Retirement, on the other hand, is what gives a carbon unit its actual environmental claim. A credit is retired when a company or organisation permanently removes it from circulation to compensate for emissions. This is the core measure of true demand. According to Ecosystem Marketplace’s State of the Voluntary Carbon Market 2025, global retirements plateaued between 2021 and 2024, with roughly 180 million tonnes in 2024, even as market volatility grew.
Because issuance adds supply and retirement consumes it, the gap between the two reveals whether the market is oversupplied, balanced, or tightening. For more than a decade, oversupply defined the market: a growing surplus of unused units accumulated as issuances far exceeded retirements.
In 2025, however, that long-standing gap began to narrow. This compression of the issuance–retirement balance signals a system undergoing structural realignment. Fewer units are entering the market, more are being permanently retired, and demand is gravitating towards higher-integrity projects. The result is a market moving closer to equilibrium—one where the volume of new units created is finally starting to resemble the volume that buyers are more than willing to use.
The sharp rise in retirements in 2025 did not happen in isolation.
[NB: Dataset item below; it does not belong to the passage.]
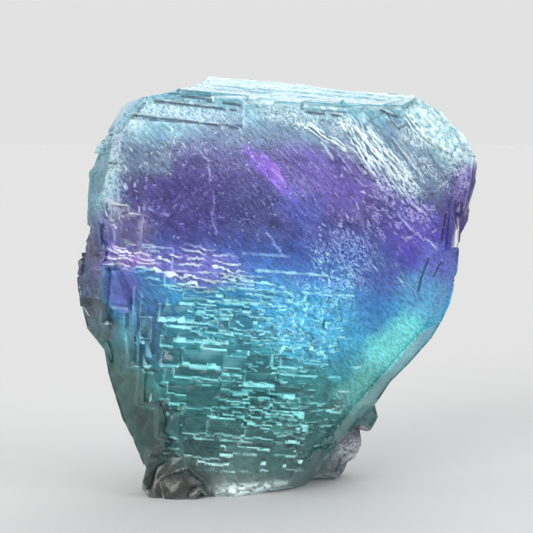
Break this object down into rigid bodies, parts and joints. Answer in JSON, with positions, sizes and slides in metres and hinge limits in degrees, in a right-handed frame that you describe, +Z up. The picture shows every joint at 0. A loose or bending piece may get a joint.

It reflects a convergence of structural, regulatory, and behavioural shifts shaping how companies use carbon units. The underlying theme is consistent across datasets: organisations are retiring fewer, better units—and they are doing so more decisively than in previous years.
One of the strongest drivers behind the retirement surge is the growing number of companies with formal decarbonisation targets. By mid-2025, nearly 11,000 companies had validated or committed to science-based targets, a dramatic rise that signals widening corporate accountability.
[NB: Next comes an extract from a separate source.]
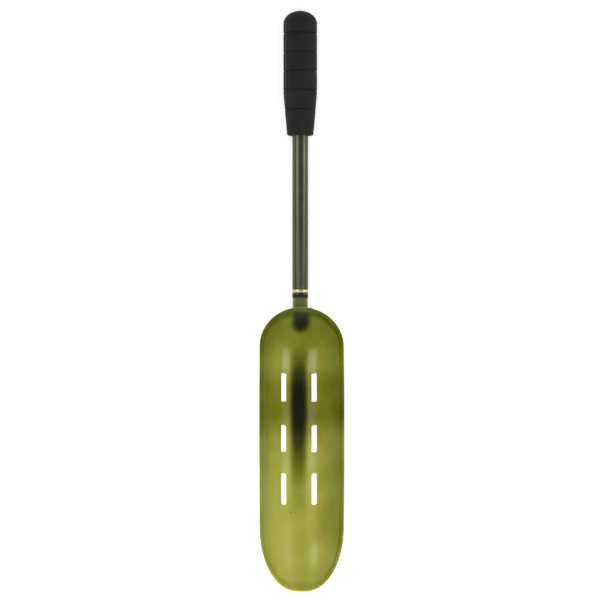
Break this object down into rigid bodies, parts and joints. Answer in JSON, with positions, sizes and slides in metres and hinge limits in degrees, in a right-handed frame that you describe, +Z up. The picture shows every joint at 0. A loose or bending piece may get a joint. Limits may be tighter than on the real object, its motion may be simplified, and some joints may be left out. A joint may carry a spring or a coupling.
{
  "type": "long-handled slotted scoop",
  "caption": "Long narrow translucent plastic scoop with drain slots, screwed to an aluminium tube handle with a foam grip.",
  "frame": {"origin": "middle of the object's box at its base: the surface that the keel and the grip rest on", "axes": "+Y along the handle towards the grip, +Z up out of the hollow side of the bowl, +X to the right seen from above with the grip away"},
  "size_m": [0.0848, 0.58, 0.0336],
  "materials": {
    "eva_foam": "matt closed-cell foam with fine pores",
    "olive_anodised_tube": "satin olive anodising",
    "black_plastic": "moulded, matt",
    "gold_anodised_ring": "polished gold anodising",
    "black_anodised_insert": "satin black anodising",
    "black_rubber": "matt rubber",
    "stud_steel": "turned, bright",
    "olive_translucent_plastic": "glossy translucent moulding"
  },
  "bodies": {
    "handle": {"foam_grip": "eva_foam", "handle_tube": "olive_anodised_tube", "butt_plug": "black_plastic", "trim_ring": "gold_anodised_ring", "thread_insert": "black_anodised_insert"},
    "seal": {"sealing_washer": "black_rubber"},
    "scoop": {"scoop": "olive_translucent_plastic", "threaded_stud": "stud_steel"}
  },
  "joints": [
    {"name": "scoop_travel", "type": "slide", "parent": "handle", "child": "seal", "axis": [0, -1, 0], "range_m": [0, 0.01271]},
    {"name": "scoop_screw", "type": "hinge", "parent": "seal", "child": "scoop", "pos_m": [0, 0.003, 0.01675], "axis": [0, -1, 0], "range_deg": [0, 3600]}
  ],
  "couplings": [
    {"joint": "scoop_travel", "follows": "scoop_screw", "m_per_rad": 0.00020213}
  ]
}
As organisations move from target-setting to implementation, many are turning to carbon units to compensate for unabated emissions. MSCI confirms this behavioural shift: corporate credit use in the first eight months of 2025 was already 10% ahead of 2024, matching the highest levels seen in 2022.
After several years of scepticism and high-profile investigations into low-integrity units, many companies are opting to retire carbon units rather than bank them or engage in speculative buying. Studies highlight this: despite a 25% drop in overall transaction volume, retirements remained stable at ~175–180 MtCO₂e—signalling that units are being bought for use, not for trading.
This behavioural shift is driven not just by reputational risk, but by stakeholder pressure: investors, customers, and regulators increasingly expect companies to demonstrate immediate environmental actions alongside long-term emissions cuts.
This clarity is encouraging buyers to choose vetted units and retire them immediately. Sylvera’s analysis finds that 57% of units retired in H1 2025 held a BB rating or above, compared to 52% in 2024—a clear tilt towards higher-integrity units.
In other words: quality is no longer a niche preference; it is becoming the default for market participants who want assurance that their offsetting actions withstand scrutiny.
In May 2025, the VCMI Scope 3 Action Code of Practice introduced new clarity on when and how companies can use offsets to address value-chain emissions. It limits offsetting to up to 25% of a company’s Scope 3 footprint, but crucially requires these offsets to be high-quality and transparently reported.
For many companies, this was the first authoritative signal that offsets have a legitimate, codified role—so long as they meet strict quality criteria. The result has been a measurable uptick in structured offsetting strategies that include regular retirements rather than end-of-year one-off purchases.
2025 retirements also reflect a qualitative shift. As integrity expectations rise, demand is increasingly directed at project types perceived as delivering clearer, more measurable climate benefits:
This shift is not anecdotal. Sylvera reports that forward prices for premium ARR units climbed to $50+/t, while spot prices rose from $14 to $24 between January and September 2025. Such price signals reinforce that buyers are deliberately choosing units that withstand quality scrutiny and retiring them promptly.
As the gap between issuance and retirement narrowed in 2025, the market began to behave differently. Prices for higher-quality units strengthened, reflecting a shift in buyer priorities towards projects that could demonstrate clear, verifiable climate impact. Even as overall transaction volumes softened, demand concentrated around units that met tighter integrity expectations, signalling that buyers were becoming far more selective.
This quality-driven behaviour changed how organisations sourced units. Companies with established climate targets increasingly favoured nature-based solutions, removals, and household energy projects, while steering away from older, lower-integrity categories. The emphasis was no longer on securing the highest volume at the lowest price, but on ensuring that every retired unit could withstand scrutiny from investors, regulators, and the public.
The market also became more competitive. With more companies actively retiring credits despite subdued trading activity, access to high-integrity projects tightened. Registry dynamics added to this pressure: as Verra’s dominance declined and other standards grew their share of new issuances, buyers encountered a more fragmented landscape that required closer evaluation of methodologies and eligibility rules.
Together, these shifts point to a market that is maturing. The era of abundant, undifferentiated supply is giving way to a more disciplined environment where quality, credibility and strategic alignment matter far more than sheer volume.
The dynamics observed in 2025 suggest a voluntary carbon market entering a more disciplined phase. With retirements trending higher and issuances slowing under stricter methodological and quality requirements, the balance is unlikely to return to the wide surplus that characterised the previous decade. Companies with climate commitments continue to expand their use of units, and new integrity frameworks are reinforcing confidence in high-quality supply. At the same time, many project developers are still adapting to updated standards, meaning new volumes will take time to materialise.
Whether 2026 brings a modest easing in supply or a tighter squeeze will depend on how quickly next-generation projects come online and how rapidly demand from corporate climate strategies continues to grow. Early signals point to a market that will remain quality-constrained, with high-integrity carbon units absorbing the bulk of buyer interest. What is clear is that the voluntary carbon market is maturing: transactions are becoming more deliberate, scrutiny is higher, and the gap between issuance and retirement is finally narrowing towards a more balanced—and ultimately more credible—system.